Altre opere di notevole valore arti­stico, i rari visitatori possono contem­plare nel nostro Museo: ricorderemo fra tutte «il giovane» Corta già attri­buito al Torbido e ora al Morto da Fel­tre, che operarono nella grande sfera del Giorgione: é opera di singolare sug­gestione per le tonalità dorate e soffuse che tutto avvolgono.

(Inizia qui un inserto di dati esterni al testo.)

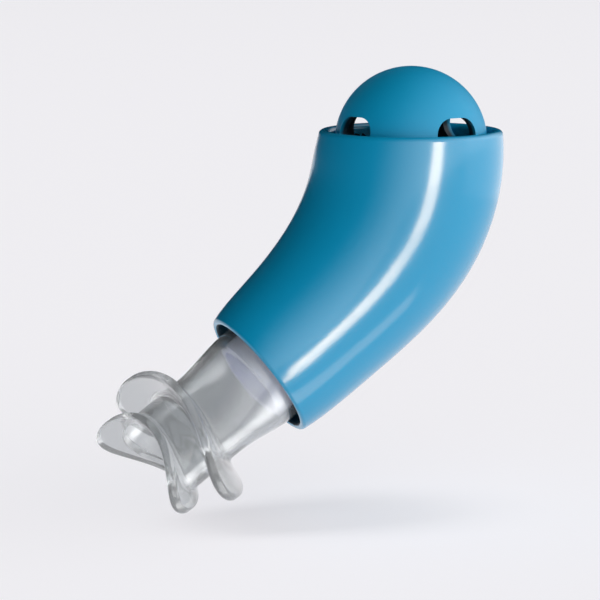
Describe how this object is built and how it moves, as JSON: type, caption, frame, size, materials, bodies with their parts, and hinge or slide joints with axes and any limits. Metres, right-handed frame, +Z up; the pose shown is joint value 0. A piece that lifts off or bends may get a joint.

Ricorderemo infine le autentiche opere del Tintoretto e del Veronese, e i ritratti tizianeschi.

Non é del resto in questo luogo che dobbiamo fare né un catalogo né una monografica guida artistica del nostro museo.

Il nostro compito é di far conoscere alla cittadinanza quale tesoro possegga nel Museo Civico, e come da esso po­trebbero irradiarsi nuovi stimoli di vita culturale e artistica.

Gli amministratori della nostra cit­tà dovrebbero capire che un po' di de­naro speso per la vita del nostro Mu­seo, per la cultura della nostra città può e deve essere considerata come una delle spese più positive e feconde di risultati.

Noi pensiamo che una certa atten­zione da parte dei nostri amministrato­ri unita all'azione coscienziosa che sta svolgendo il Direttore del Museo, e con utili iniziative che dovrebbero essere prese dalla parte più interessata della cittadinanza, potrebbe far sì che il Mu­seo Civico entri a far parte, come ele­mento attivo, della vita della nostra città, laddove sinora non é che un cimi­tero di capolavori.